With six to 12 targets, such a system also can correct for mechanical and electronic drift in the projector. The 3-D position of the point of projection is known. If the thickness of the material is also known, as in a calibration piece, it is possible to calculate whether the beam is striking the top or bottom surface of the part and compensate for the relative position of the scanned beam.

Because the system is an optical inspection system, it will record any defect in the part shape even if caused only by transient factors such as dust or other debris on the part or supporting glass surface. (In testing, we once observed a transient part defect, which we finally attributed to the meandering of a spider mite across the part surface.) In addition, the system is quite sensitive to the edge condition of the part. Unlike coordinate measuring machines that typically measure features at the midsection of the material, this type of design will image burrs and other relatively cosmetic features of the part.

In addition, since the scan source originates from a single point, the part silhouette is formed by a combination of the top- and bottom-part edges. This can be problematic given that large dimensional differences can exist between the top and bottom surfaces of the part.
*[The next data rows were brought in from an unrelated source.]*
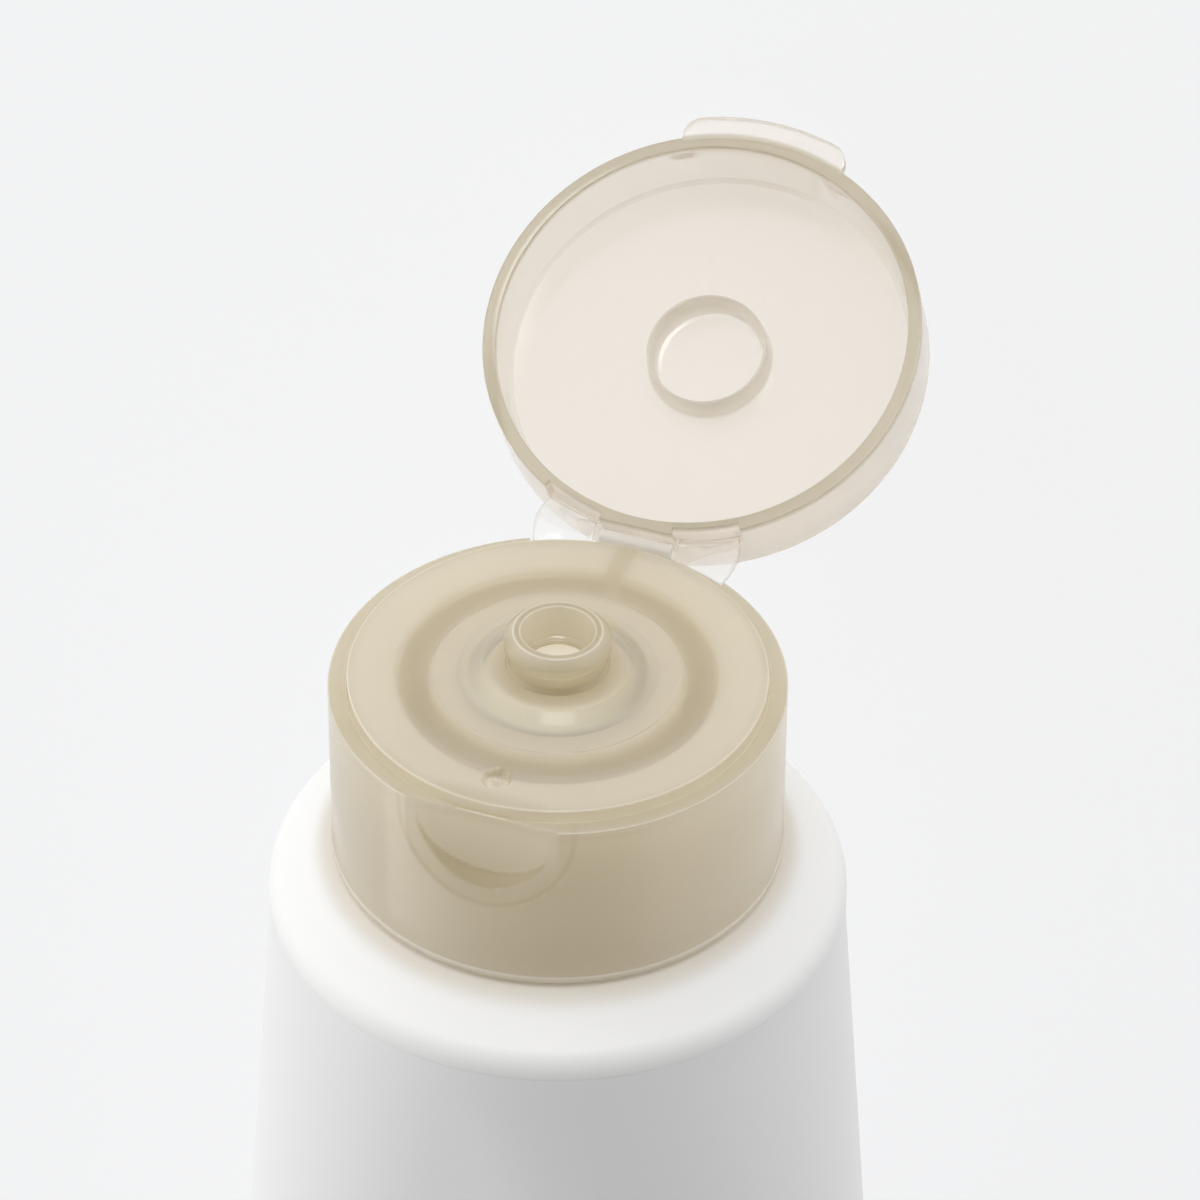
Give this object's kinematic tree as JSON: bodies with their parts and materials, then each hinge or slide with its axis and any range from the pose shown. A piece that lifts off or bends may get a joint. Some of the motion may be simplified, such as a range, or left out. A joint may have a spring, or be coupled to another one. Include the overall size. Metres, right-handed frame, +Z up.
{
  "type": "face wash tube",
  "caption": "White squeeze tube for face wash, lying on its back, with a translucent beige flip-top cap whose lid stands open on a living hinge.",
  "frame": {"origin": "on the surface, under the middle of the tube's bounding box", "axes": "+Z up from the surface, +Y from the sealed tail towards the cap, +X along the sealed tail and the lid's hinge"},
  "size_m": [0.0628, 0.1728, 0.0549],
  "materials": {
    "sleeve": "satin",
    "head": "satin",
    "cap": "translucent, smooth",
    "lid": "translucent, smooth",
    "film": "translucent thin film",
    "face_wash": "wet paste"
  },
  "bodies": {
    "tube": {"tube_sleeve": "sleeve", "tube_head": "head", "face_wash": "face_wash", "cap_base": "cap", "hinge_strap": "film", "web_left": "film", "web_right": "film"},
    "lid": {"cap_lid": "lid"}
  },
  "joints": [
    {"name": "lid_hinge", "type": "hinge", "parent": "tube", "child": "lid", "pos_m": [0, 0.06345, 0.02565], "axis": [1, 0, 0], "range_deg": [-8, 151.8], "deforming": ["hinge_strap", "web_left", "web_right"]}
  ]
}
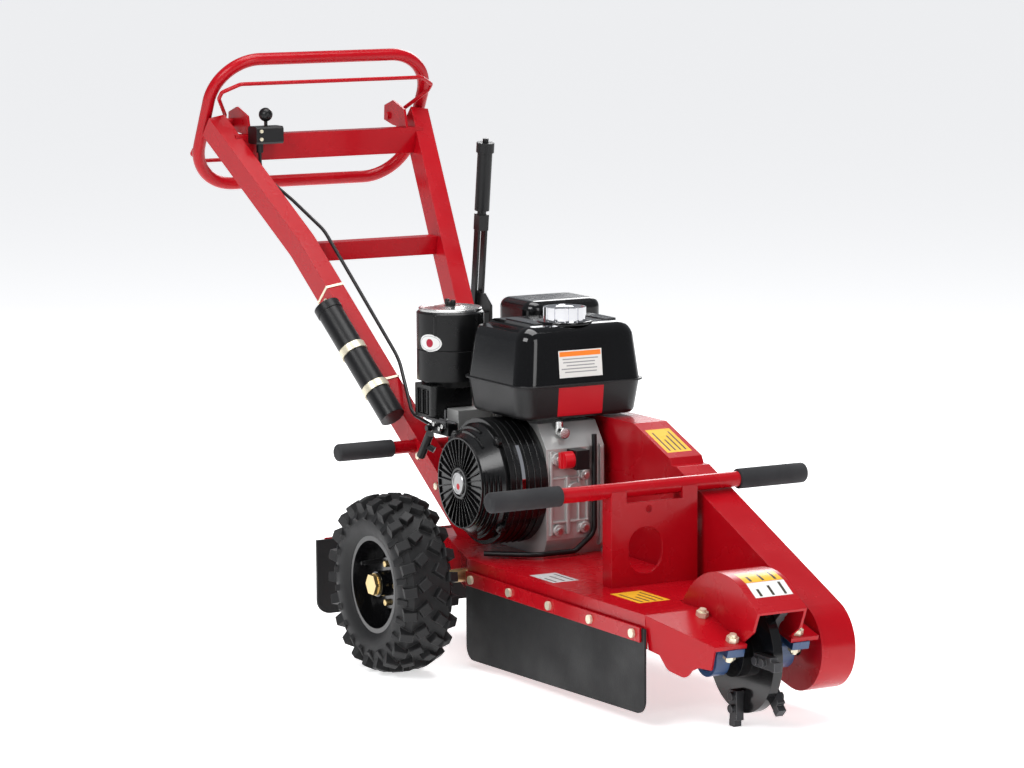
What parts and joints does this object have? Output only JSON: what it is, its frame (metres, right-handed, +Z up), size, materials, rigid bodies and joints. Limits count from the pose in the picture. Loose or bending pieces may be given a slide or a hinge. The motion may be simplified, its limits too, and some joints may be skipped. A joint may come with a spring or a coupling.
{
  "type": "stump grinder",
  "caption": "Walk-behind stump grinder: petrol engine on a two-wheeled steel deck, belt-driven toothed cutter at the front and a looped handlebar.",
  "frame": {"origin": "on the ground under the middle of the whole machine, midway between the wheels", "axes": "+X forwards from the handlebar to the cutter, +Y to the machine's left, +Z up"},
  "size_m": [1.8672, 0.724, 1.0936],
  "materials": {
    "red_paint": "gloss powder coat",
    "black_paint": "gloss black enamel",
    "tyre_rubber": "matt moulded rubber",
    "rubber": "matt rubber",
    "foam_grip": "matt foam",
    "black_plastic": "satin moulded plastic",
    "cast_aluminium": "as cast",
    "cast_iron": "dark cast iron",
    "steel": "bright steel",
    "chrome": "polished chrome",
    "zinc": "yellow zinc plated",
    "blue_paint": "dark blue enamel",
    "red_plastic": "gloss moulded plastic"
  },
  "bodies": {
    "root": {"air_cleaner": "black_plastic", "axle": "steel", "bail_brackets": "red_paint", "bearing_blocks": "blue_paint", "bearing_shelves": "red_paint", "belt_guard": "red_paint", "belt_guard_back": "red_paint", "brake_bracket": "black_paint", "brake_cable": "black_plastic", "brake_caliper": "black_paint", "carburettor": "cast_aluminium", "control_panel": "black_plastic", "crankcase": "cast_aluminium", "crankcase_cover": "cast_aluminium", "cutter_housing": "red_paint", "cylinder_block": "cast_aluminium", "deck_plate": "red_paint", "document_tube": "black_plastic", "drive_belt": "rubber", "engine_wiring": "black_plastic", "fan_shroud": "black_paint", "flap_strips": "red_paint", "frame_bolts": "zinc", "front_lift_bar": "red_paint", "front_lift_frame": "red_paint", "fuel_tank": "black_paint", "handle_cross_tubes": "red_paint", "handle_tube_left": "red_paint", "handle_tube_right": "red_paint", "handlebar_loop": "red_paint", "lift_grips": "foam_grip", "muffler": "steel", "muffler_guard": "black_paint", "rear_lift_bar": "red_paint", "recoil_cover": "black_paint", "rubber_flaps": "rubber", "throttle_box": "black_plastic", "throttle_cable": "black_plastic", "tube_straps": "zinc"},
    "right_wheel": {"right_tyre": "tyre_rubber", "right_rim": "black_paint", "right_wheel_disc": "black_paint"},
    "left_wheel": {"left_tyre": "tyre_rubber", "left_rim": "black_paint", "left_wheel_disc": "black_paint"},
    "cutter": {"cutter_disc": "black_paint", "cutter_shaft": "steel", "cutter_teeth": "steel", "driven_pulley": "cast_iron"},
    "crank": {"crankshaft": "steel", "flywheel": "cast_iron", "clutch_pulley": "cast_iron"},
    "bail_bar": {"bail": "red_paint"},
    "throttle_arm": {"throttle_lever": "black_plastic"},
    "brake_handle": {"brake_lever": "black_paint"},
    "brake_release": {"brake_button": "black_plastic"},
    "starter_grip": {"recoil_grip": "black_plastic"},
    "filler_cap": {"fuel_cap": "chrome"},
    "engine_switch": {"switch_knob": "red_plastic"},
    "choke_arm": {"choke_lever": "black_plastic"}
  },
  "joints": [
    {"name": "right_wheel_spin", "type": "hinge", "parent": "root", "child": "right_wheel", "pos_m": [0.08758, -0.308, 0.165], "axis": [0, 1, 0], "continuous": true},
    {"name": "left_wheel_spin", "type": "hinge", "parent": "root", "child": "left_wheel", "pos_m": [0.08758, 0.308, 0.165], "axis": [0, 1, 0], "continuous": true},
    {"name": "cutter_spin", "type": "hinge", "parent": "root", "child": "cutter", "pos_m": [0.80358, 0, 0.13], "axis": [0, 1, 0], "continuous": true},
    {"name": "crank_spin", "type": "hinge", "parent": "root", "child": "crank", "pos_m": [0.07258, 0, 0.335], "axis": [0, 1, 0], "continuous": true},
    {"name": "bail_hinge", "type": "hinge", "parent": "root", "child": "bail_bar", "pos_m": [-0.83742, 0, 0.951], "axis": [0, 1, 0], "range_deg": [-8, 0], "stiffness_Nm_per_rad": 2, "springref_deg": 8.59},
    {"name": "throttle_hinge", "type": "hinge", "parent": "root", "child": "throttle_arm", "pos_m": [-0.73542, -0.155, 0.93], "axis": [0, 1, 0], "range_deg": [-20, 20]},
    {"name": "brake_hinge", "type": "hinge", "parent": "root", "child": "brake_handle", "pos_m": [-0.50443, 0.198, 0.575], "axis": [0, 1, 0], "range_deg": [-24, 0]},
    {"name": "brake_button_slide", "type": "slide", "parent": "brake_handle", "child": "brake_release", "axis": [-0.1219, 0, -0.9925], "range_m": [0, 0.006], "stiffness_N_per_m": 600, "springref_m": -0.002},
    {"name": "starter_pull", "type": "slide", "parent": "root", "child": "starter_grip", "axis": [-0.599, -0.6489, 0.4692], "range_m": [0, 0.55], "stiffness_N_per_m": 20, "springref_m": -0.15},
    {"name": "fuel_cap_turn", "type": "hinge", "parent": "root", "child": "filler_cap", "pos_m": [0.11257, 0.045, 0.628], "axis": [0, 0, 1], "range_deg": [0, 90]},
    {"name": "switch_turn", "type": "hinge", "parent": "root", "child": "engine_switch", "pos_m": [0.20058, 0.008, 0.383], "axis": [0, -1, 0], "range_deg": [0, 60]},
    {"name": "choke_hinge", "type": "hinge", "parent": "root", "child": "choke_arm", "pos_m": [-0.08042, -0.113, 0.412], "axis": [0, 1, 0], "range_deg": [-35, 0]}
  ],
  "couplings": [
    {"joint": "crank_spin", "follows": "cutter_spin", "ratio": 1.3043}
  ]
}
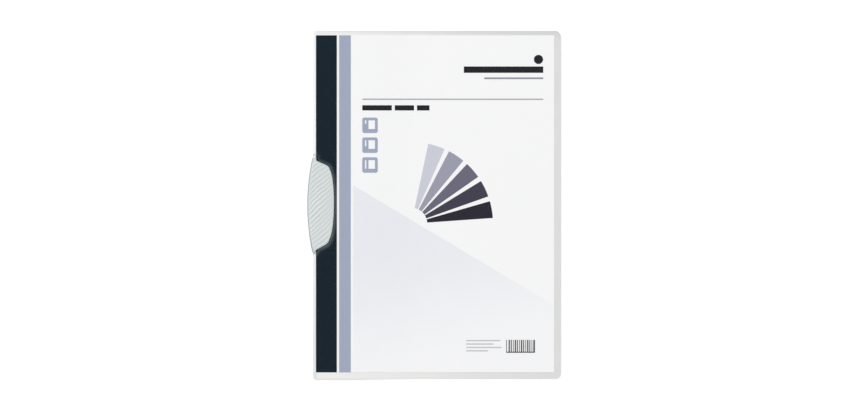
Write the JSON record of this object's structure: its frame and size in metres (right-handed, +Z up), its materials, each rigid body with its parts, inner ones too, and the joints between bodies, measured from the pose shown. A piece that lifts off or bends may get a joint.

Software can compensate for such problems, however, provided that information about the part manufacturing process is known. (For example, given a specification of die clearance and part material, a system can estimate the 3-D profile of the part edge.)

Laser imaging systems offer manufacturers a fast, reliable technique for volume inspection. The technology is robust enough to operate on a production floor without compromising performance or slowing down production. Less idle time means higher production and higher profit, making the investment in the system well worthwhile. oe

Kurt Rueb
Kurt Rueb is chief scientist at Virtek Vision, Waterloo, Ontario, Canada.